“ANYTIME THAT YOU work on a sign that has been around for a very long time, it’s like working on an old classic car,” says Matt Baker, co-owner and operator, Bakers’ Signs (Conroe, TX). “You don’t want to try and fix something that isn’t broke …” Preserving past charms and respecting a rich history in a way that meets today’s standards of durability and energy efficiency present no easy feat. But, according to Baker, “… when navigated correctly, [a sign restoration] can be that ’69 Camaro that was remodeled by a master!”
First built in 1957, the previously refurbished Phoenix-landmark Courtesy Chevrolet sign structure and design elements remain intact. “Our main tasks included repainting the entire sign, retrofitting all of the 3,000 incandescent lightbulbs with new LEDs and replacing/repairing any missing or damaged neon,” says Corey Shano, vice president, Associated Sign Co. (Phoenix). The shop restored the blue neon tubing around the letters and repainted the sign, working out of the company’s 85-ft. Elliott crane truck and timing the job to avoid the summer heat.
Opting to replace real neon with LEDs on an 85-year-old Dallas legend was a controversial move, but energy efficiency is a must-have for biotech labs, nonprofits and commercial innovators. FSGS (Lewisville, TX) retrofitted the two 19-ft. stainless steel Pegasus signs — which were originally made for Magnolia Oil Co. in 1934 — with programmable LED lighting that can be adjusted to a range of colors. Flying high atop the campus’s 18-story office tower, an LED ring rounds out the look while recalling the signs’ former neon glory.
Sock-et to Me
As part of a 12-year restoration of the 1926 Hollywood Theater in Gowanda, NY, Signs Unlimited (Eden, NY) refurbished the double-sided marquee, incorporating 8-mm LED displays from Watchfire Signs. “We needed around 500 [special lighting] sockets,” Mark Burr, president of the theater’s board, told a local paper. “The factory making those parts in China was repurposed to make PPE so they quit making those parts,” he continued. “We scraped every shelf for everything we thought might work.”
Right the First Time
Before Bi Rite Auto Sales (Seaford, DE) relocated, the owner asked Phillips Signs to take down the 5 x 30-ft. piece they completed in the late 1990’s to refurbish for the business’s new home. “He loved neon so we put most of the emphasis on that,” says Ben Phillips, the company’s owner, who tapped neon bender Craig Dengler for the restoration. The signshop replaced the aluminum faces, tops and bottoms and painted new graphics using AkzoNobel products, but skipped the clearcoat, which failed on the original. They also added new glass housings and GTO wiring. “Unbelievably all the original transformers (Transco) were still working but one,” recalls Phillips.

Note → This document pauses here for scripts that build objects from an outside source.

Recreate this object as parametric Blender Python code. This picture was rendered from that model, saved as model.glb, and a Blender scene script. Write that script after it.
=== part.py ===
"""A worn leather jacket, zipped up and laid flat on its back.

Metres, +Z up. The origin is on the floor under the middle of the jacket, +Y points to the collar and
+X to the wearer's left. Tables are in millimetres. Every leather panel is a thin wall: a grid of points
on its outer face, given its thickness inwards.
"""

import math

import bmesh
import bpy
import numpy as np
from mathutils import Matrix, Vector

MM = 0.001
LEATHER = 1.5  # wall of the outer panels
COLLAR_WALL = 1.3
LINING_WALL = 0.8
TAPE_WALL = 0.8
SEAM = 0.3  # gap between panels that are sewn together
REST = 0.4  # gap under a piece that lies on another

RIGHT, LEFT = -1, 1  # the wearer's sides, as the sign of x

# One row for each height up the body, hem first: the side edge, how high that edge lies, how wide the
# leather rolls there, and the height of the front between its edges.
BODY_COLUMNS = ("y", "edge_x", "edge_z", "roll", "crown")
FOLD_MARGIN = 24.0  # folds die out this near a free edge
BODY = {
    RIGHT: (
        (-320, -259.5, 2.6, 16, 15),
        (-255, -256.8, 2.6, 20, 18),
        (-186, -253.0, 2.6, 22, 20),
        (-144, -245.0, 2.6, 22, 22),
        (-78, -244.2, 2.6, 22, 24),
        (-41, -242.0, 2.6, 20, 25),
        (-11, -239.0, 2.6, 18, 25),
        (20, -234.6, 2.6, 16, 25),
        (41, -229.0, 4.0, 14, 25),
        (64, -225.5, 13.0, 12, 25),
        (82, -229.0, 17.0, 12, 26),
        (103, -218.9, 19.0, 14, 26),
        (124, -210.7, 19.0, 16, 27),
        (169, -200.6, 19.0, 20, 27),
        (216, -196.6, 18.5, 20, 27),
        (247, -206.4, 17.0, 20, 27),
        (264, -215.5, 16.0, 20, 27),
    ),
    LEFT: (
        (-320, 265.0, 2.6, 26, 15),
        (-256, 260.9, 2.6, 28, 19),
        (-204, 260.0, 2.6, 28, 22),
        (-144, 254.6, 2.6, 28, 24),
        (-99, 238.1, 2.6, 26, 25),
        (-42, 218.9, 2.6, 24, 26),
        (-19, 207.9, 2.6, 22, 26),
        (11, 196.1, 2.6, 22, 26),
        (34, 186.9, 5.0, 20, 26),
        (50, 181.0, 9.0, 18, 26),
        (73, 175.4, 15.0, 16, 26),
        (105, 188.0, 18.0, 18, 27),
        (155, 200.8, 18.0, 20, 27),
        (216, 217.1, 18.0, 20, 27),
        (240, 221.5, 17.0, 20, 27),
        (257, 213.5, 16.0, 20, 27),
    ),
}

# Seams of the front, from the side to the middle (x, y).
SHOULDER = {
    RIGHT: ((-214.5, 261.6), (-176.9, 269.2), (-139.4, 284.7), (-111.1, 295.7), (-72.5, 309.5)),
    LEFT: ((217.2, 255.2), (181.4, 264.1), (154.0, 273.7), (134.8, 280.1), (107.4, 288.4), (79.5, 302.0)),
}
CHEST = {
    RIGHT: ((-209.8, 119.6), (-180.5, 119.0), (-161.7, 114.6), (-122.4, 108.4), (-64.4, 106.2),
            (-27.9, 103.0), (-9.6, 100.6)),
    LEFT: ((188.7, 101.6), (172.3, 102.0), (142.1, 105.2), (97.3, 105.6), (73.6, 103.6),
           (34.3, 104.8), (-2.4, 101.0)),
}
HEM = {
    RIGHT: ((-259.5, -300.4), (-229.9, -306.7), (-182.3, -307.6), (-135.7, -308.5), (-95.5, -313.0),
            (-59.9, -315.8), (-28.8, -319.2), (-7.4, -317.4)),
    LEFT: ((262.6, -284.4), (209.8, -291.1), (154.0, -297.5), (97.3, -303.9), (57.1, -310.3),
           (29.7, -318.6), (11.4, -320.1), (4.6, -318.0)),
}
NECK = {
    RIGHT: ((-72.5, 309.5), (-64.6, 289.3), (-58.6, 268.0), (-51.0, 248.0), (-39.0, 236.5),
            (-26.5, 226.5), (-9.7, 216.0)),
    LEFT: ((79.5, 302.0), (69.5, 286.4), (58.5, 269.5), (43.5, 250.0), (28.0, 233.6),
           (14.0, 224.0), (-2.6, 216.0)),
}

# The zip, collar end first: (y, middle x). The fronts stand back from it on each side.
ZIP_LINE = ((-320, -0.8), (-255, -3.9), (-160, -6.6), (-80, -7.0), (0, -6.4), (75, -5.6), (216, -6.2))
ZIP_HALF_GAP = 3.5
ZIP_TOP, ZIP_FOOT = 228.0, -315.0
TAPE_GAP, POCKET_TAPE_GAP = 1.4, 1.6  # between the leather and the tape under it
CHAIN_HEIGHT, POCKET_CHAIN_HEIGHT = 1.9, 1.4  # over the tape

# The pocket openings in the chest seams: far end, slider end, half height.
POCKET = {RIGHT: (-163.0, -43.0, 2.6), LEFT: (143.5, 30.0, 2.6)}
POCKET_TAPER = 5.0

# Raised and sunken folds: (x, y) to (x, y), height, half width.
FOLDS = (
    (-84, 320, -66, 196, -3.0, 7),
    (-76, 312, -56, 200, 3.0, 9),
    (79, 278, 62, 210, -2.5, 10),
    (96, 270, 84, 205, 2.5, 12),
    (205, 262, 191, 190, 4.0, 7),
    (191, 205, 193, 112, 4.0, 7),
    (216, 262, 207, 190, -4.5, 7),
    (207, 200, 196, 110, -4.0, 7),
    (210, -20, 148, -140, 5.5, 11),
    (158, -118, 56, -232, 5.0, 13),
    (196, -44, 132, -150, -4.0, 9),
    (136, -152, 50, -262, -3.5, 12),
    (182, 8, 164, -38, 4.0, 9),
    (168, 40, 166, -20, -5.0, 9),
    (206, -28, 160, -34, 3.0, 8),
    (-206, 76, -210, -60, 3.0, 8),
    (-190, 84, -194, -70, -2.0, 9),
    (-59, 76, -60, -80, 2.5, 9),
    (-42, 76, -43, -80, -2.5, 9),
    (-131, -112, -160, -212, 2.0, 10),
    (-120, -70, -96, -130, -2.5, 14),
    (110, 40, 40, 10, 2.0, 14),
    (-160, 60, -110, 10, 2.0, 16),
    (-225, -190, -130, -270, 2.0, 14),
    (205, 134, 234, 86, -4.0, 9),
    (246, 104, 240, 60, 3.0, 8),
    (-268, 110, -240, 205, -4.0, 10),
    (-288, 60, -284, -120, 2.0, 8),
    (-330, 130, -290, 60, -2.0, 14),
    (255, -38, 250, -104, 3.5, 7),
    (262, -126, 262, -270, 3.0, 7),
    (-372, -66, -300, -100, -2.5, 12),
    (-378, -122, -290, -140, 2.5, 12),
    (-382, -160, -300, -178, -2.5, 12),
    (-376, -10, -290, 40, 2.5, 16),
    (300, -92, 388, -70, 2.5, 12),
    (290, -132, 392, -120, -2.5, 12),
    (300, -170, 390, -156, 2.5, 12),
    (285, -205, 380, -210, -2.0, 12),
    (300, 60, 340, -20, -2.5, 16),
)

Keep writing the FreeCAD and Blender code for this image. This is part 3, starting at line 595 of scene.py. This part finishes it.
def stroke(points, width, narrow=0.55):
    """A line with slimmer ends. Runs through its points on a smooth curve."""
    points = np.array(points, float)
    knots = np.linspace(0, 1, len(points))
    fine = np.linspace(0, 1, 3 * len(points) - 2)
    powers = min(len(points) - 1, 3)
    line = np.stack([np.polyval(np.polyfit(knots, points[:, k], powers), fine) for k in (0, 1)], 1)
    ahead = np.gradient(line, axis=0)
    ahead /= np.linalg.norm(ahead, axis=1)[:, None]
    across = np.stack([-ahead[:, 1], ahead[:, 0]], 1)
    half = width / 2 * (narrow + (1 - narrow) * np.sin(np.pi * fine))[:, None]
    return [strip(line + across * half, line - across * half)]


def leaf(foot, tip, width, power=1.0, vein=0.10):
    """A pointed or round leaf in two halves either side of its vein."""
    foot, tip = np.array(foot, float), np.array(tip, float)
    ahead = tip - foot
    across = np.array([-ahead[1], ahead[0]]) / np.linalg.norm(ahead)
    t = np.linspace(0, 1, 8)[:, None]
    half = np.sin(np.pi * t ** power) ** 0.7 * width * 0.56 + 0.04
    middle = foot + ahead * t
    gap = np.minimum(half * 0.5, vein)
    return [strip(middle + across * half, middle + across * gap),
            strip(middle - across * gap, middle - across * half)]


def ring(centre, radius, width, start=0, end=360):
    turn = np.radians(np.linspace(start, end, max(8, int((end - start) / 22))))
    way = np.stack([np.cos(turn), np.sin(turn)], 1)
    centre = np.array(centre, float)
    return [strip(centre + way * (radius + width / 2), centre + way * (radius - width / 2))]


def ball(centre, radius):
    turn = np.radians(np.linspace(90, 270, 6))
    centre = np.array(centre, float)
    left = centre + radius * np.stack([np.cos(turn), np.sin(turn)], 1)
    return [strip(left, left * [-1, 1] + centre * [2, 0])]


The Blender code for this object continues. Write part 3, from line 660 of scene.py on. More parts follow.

When it came to revitalizing the decade-old sign at restaurant Brennan’s of Houston, the main cabinet and base structure were still in good shape, but the lighting needed a revamp. Bakers’ Signs performed a retrofit of the existing neon, converting to a Principal LED 12V system utilizing Qwik Mod 2’s at a 7100K temperature. “We also changed out the perimeter exposed bulbs with a more efficient LED exposed filament bulb” to maintain the vintage look, recalls Baker. Dual-layered 3M translucent vinyl overlays on clear faces add a faux neon appearance within the letters.
Signs Plus (Bellingham, WA) owner Jim Sutterfield and local client Daylight Properties discussed restoring the icon atop the city’s Herald Building for years. Made in 1925 and retrofitted with red single-stroke neon circa the mid-1950’s, the 40 x 40-ft. steel structure was able to be preserved with primer and paint. Signs Plus constructed two new sets of replica 10-ft., ¼-in.-tall open-face channel letters from .125-in. aluminum, illuminated with Allanson International Skyline RGB LED Border Tube controlled via an app. “[It’s] the most photographed sign in Washington State,” says Sutterfield.